グレープフルーツと薬の関係 服用中の方は注意が必要です
- 貴介 浅川
- 4月18日
- 読了時間: 4分
更新日:5 日前
グレープフルーツは栄養価が高く、美味しい果物ですが、一部の薬と相互作用があり、薬の効果に影響を与えることが知られています。今回の浅川クリニックのブログでは、グレープフルーツと薬の関係について、なぜ注意が必要なのか、どのような薬に影響があるのかを解説します。

なぜグレープフルーツが薬に影響するのか?
グレープフルーツには「フラノクマリン」と呼ばれる成分が含まれています。このフラノクマリンが、体内で薬を分解する酵素(特に「CYP3A4」)を阻害する働きを持っています。通常、CYP3A4は薬を代謝し、体内で適切に作用するように調整していますが、グレープフルーツによってこの酵素の働きが抑制されると、薬の分解が遅れ、血中濃度が上がってしまうことがあります。これにより、薬が過剰に作用して副作用が強く現れたり、逆に薬効が変動したりする可能性があるため、注意が必要です。
グレープフルーツが影響する主な薬の種類
降圧薬(血圧を下げる薬)
カルシウム拮抗薬というタイプの降圧薬(例:アムロジピン、ニフェジピンなど)は、グレープフルーツによって代謝が抑えられ、血中濃度が上がる可能性があります。これにより、血圧が過度に下がるリスクが生じることがあります。
脂質異常症治療薬(コレステロールを下げる薬)
スタチン系の薬(例:アトルバスタチン、シンバスタチンなど)は、グレープフルーツによって血中濃度が上がることで、筋肉痛や肝機能障害などの副作用が現れやすくなります。
免疫抑制剤
免疫抑制薬(例:シクロスポリン、タクロリムスなど)は、臓器移植後の拒絶反応を防ぐために使用されますが、グレープフルーツが作用すると、過剰な免疫抑制や腎機能障害のリスクが高まります。
抗不安薬や抗うつ薬
一部の抗不安薬や抗うつ薬(例:ブスピロン、セルトラリンなど)も、グレープフルーツによって血中濃度が上昇するため、過度の鎮静作用や精神的な副作用が出る可能性があります。
その他
抗菌薬、抗がん剤、ED治療薬(例:シルデナフィル)など、特定の薬もグレープフルーツとの相互作用で副作用が増加する可能性があります。
グレープフルーツ以外の果物も影響する場合がある
グレープフルーツに加えて、セビルオレンジやライム、ポメロ、夏ミカン、ダイダイ、サワーオレンジ、ブンタン(ザボン)、絹皮(安藤みかん)、スウィーティー、ハッサ、晩白柚、金柑、イチジク、ザクロなど、フラノクマリンを含む果物も一部の薬に影響を与えることがあるため、注意が必要です。

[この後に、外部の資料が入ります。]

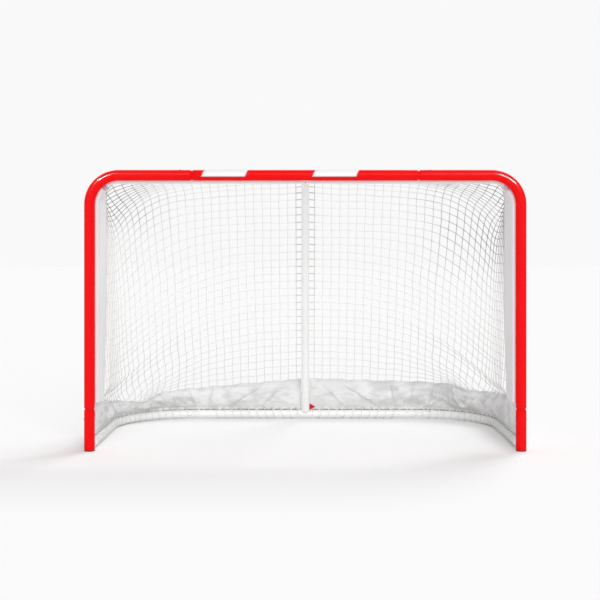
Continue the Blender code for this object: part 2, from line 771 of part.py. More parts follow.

一方で同じ柑橘類でも温州みかんやカボス、バレンシアオレンジ、マンダリンオレンジ、ネーブル、日向夏、レモン、ゆずなどは薬との相互作用の心配が比較的少ないです。
ワンポイントアドバイス
グレープフルーツ以外の注意が必要な食べ物・飲み物
アルコール
影響を受ける薬
抗不安薬、鎮痛薬(アセトアミノフェン、NSAIDsなど)、糖尿病治療薬、抗うつ薬など。
効果
アルコールは中枢神経抑制作用があり、抗不安薬や鎮痛薬と相互作用すると、鎮静作用が強まり呼吸抑制が起こることがあります。また、糖尿病薬と組み合わせると、低血糖のリスクが増します。
ビタミンKを多く含む食品(納豆、ほうれん草、ブロッコリーなど)
影響を受ける薬
抗凝固薬(ワルファリンなど)。
効果
ビタミンKは血液凝固に関与するため、抗凝固薬の効果を減弱させる可能性があります。ビタミンKを多く摂ると、薬の血液凝固抑制効果が低下することがあります。
乳製品
影響を受ける薬
抗菌薬(テトラサイクリン系、フルオロキノロン系)。
効果
乳製品に含まれるカルシウムが抗生物質と結合し、腸での吸収が妨げられるため、薬の効果が減弱する可能性があります。
カフェイン
影響を受ける薬
喘息治療薬(テオフィリン)、一部の抗うつ薬(フルボキサミン)など。
効果
カフェインの刺激作用が薬の効果を増強し、過度な興奮や不安感を引き起こすことがあります。薬の代謝を妨げて血中濃度が高まることもあります。
まとめ
薬を服用している際は、グレープフルーツやその類似の果物を避けることが推奨される場合があります。特にCYP3A4酵素を通じて代謝される薬の場合、グレープフルーツとの相互作用によって薬の効果が変動するリスクがあるため、十分な注意が必要です。